### TASK
Select the lines that hold the word "More" and copy each one.

### THE RECORDS
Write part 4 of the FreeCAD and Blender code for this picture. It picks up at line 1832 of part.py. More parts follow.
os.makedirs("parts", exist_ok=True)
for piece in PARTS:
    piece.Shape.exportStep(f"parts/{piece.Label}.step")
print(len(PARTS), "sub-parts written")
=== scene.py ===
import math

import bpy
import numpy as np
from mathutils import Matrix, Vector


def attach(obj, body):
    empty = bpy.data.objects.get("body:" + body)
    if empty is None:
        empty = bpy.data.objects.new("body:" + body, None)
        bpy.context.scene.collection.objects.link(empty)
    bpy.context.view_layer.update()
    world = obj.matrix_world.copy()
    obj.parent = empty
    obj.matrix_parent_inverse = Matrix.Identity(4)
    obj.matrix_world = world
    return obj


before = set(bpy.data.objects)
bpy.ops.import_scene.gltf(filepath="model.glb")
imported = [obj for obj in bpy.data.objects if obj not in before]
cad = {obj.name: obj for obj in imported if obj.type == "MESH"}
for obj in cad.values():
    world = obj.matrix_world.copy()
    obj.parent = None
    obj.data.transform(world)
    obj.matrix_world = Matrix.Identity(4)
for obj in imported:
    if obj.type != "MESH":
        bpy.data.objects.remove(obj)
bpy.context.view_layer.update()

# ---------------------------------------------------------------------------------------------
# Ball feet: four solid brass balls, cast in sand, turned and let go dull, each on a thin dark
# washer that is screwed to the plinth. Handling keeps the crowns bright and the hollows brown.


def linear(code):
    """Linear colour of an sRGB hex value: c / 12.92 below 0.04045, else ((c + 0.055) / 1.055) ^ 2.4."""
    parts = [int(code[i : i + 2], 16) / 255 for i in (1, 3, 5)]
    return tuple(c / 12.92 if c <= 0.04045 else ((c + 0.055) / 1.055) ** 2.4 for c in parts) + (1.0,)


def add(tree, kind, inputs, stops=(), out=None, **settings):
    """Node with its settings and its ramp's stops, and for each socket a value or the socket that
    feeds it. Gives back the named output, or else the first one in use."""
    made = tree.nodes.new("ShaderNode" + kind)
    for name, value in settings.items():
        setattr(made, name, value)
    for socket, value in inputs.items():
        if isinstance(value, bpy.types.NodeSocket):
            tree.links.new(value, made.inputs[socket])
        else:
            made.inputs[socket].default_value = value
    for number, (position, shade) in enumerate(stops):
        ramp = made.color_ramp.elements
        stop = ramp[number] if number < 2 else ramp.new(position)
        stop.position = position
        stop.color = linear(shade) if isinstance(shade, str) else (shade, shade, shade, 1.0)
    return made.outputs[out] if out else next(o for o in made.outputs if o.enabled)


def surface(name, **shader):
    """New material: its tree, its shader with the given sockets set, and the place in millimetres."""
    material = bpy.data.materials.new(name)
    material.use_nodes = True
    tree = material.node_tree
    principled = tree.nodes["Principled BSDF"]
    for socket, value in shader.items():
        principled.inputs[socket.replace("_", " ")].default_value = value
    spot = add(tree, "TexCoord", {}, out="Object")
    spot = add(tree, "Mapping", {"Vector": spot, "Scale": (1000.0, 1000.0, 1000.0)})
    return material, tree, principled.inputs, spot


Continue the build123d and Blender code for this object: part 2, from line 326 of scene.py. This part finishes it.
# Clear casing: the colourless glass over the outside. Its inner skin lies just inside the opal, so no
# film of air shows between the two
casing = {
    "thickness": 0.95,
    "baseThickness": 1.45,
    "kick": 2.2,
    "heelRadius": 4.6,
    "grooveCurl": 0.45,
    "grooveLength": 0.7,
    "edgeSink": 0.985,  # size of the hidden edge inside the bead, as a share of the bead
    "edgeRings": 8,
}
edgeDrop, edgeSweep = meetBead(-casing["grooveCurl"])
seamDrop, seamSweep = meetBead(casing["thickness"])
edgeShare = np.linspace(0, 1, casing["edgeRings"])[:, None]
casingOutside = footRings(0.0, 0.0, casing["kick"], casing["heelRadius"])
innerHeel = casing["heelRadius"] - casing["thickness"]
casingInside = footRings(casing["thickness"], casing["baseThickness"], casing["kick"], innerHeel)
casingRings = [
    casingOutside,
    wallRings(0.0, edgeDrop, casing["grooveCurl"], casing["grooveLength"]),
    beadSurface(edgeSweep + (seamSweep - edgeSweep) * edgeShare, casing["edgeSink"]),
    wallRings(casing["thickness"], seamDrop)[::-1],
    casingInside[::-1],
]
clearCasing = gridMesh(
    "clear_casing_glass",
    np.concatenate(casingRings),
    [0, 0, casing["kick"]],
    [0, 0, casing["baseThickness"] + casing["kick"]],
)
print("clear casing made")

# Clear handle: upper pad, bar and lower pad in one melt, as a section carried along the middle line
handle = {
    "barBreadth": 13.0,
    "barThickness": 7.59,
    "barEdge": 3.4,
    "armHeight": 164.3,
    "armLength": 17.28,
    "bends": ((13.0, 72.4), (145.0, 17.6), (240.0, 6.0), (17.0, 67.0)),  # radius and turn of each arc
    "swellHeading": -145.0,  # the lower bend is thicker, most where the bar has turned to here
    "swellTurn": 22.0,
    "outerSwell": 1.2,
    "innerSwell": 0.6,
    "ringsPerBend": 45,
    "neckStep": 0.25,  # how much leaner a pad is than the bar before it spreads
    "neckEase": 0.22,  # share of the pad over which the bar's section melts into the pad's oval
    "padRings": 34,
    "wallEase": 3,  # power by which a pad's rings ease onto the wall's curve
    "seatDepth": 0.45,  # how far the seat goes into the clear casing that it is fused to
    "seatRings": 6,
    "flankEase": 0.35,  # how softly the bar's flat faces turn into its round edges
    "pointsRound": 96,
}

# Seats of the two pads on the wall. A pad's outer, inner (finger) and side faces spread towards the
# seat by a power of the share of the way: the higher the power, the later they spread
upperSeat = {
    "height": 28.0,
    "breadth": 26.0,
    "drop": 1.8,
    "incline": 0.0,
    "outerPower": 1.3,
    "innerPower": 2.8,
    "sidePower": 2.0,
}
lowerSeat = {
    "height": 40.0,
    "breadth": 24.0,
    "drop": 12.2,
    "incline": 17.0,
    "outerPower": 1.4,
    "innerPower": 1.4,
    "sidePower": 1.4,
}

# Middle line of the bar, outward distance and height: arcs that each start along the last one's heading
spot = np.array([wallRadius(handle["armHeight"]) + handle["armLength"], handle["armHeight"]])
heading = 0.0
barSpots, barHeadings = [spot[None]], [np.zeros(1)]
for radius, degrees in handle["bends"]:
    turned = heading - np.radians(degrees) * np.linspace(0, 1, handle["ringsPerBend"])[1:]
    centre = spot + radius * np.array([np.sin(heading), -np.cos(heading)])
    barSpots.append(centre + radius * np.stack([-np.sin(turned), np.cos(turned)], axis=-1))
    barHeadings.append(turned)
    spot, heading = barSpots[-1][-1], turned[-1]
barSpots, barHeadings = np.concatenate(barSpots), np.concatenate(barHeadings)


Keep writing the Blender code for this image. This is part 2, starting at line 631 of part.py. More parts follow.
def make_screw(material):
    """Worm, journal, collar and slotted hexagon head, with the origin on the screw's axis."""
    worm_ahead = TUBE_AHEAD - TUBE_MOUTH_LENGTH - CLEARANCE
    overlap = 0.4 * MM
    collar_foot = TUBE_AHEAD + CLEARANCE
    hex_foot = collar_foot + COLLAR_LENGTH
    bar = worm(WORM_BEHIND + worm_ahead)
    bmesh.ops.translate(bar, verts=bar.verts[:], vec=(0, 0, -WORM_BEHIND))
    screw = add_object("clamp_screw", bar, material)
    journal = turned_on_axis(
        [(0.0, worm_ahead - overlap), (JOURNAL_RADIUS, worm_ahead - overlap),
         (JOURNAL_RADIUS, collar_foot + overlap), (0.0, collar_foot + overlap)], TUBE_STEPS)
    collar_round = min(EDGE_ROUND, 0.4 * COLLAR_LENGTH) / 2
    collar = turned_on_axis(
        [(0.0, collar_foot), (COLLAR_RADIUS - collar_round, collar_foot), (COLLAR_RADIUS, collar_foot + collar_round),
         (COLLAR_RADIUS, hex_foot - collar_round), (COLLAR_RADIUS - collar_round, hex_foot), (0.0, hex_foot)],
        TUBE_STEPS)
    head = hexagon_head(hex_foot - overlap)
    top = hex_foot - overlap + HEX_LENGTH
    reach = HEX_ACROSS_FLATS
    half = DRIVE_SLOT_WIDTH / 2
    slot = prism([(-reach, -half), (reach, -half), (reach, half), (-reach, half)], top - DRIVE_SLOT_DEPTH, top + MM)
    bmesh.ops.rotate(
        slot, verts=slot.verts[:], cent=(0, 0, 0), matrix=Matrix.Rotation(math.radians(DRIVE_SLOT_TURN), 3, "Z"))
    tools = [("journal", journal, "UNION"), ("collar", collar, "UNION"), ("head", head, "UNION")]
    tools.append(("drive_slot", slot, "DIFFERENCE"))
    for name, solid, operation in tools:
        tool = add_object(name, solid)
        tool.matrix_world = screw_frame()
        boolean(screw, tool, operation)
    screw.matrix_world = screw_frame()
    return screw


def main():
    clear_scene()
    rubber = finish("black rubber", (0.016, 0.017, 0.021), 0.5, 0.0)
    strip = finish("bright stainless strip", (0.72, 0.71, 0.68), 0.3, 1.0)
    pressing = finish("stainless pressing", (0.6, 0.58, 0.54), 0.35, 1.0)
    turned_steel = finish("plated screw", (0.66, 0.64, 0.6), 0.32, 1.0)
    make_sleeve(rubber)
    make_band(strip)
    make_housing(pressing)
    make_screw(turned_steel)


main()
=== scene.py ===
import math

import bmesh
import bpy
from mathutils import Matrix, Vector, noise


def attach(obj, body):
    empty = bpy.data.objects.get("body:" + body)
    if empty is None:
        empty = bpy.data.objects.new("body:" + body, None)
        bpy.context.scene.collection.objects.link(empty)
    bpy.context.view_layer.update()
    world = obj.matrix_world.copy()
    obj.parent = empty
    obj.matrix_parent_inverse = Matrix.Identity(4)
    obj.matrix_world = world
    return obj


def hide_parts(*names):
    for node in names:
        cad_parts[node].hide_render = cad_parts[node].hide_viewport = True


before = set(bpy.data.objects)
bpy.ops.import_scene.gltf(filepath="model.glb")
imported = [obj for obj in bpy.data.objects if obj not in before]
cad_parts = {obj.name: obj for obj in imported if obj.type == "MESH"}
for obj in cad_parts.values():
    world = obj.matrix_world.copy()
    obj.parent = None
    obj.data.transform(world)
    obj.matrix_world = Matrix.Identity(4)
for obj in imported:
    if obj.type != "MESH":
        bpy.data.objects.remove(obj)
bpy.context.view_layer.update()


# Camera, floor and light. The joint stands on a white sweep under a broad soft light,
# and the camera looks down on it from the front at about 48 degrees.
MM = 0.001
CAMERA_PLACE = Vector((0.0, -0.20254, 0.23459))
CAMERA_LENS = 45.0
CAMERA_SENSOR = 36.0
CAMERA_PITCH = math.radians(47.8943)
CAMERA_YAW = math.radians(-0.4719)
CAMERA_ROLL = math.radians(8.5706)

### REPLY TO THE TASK
Write part 4 of the FreeCAD and Blender code for this picture. It picks up at line 1832 of part.py. More parts follow.
Keep writing the Blender code for this image. This is part 2, starting at line 631 of part.py. More parts follow.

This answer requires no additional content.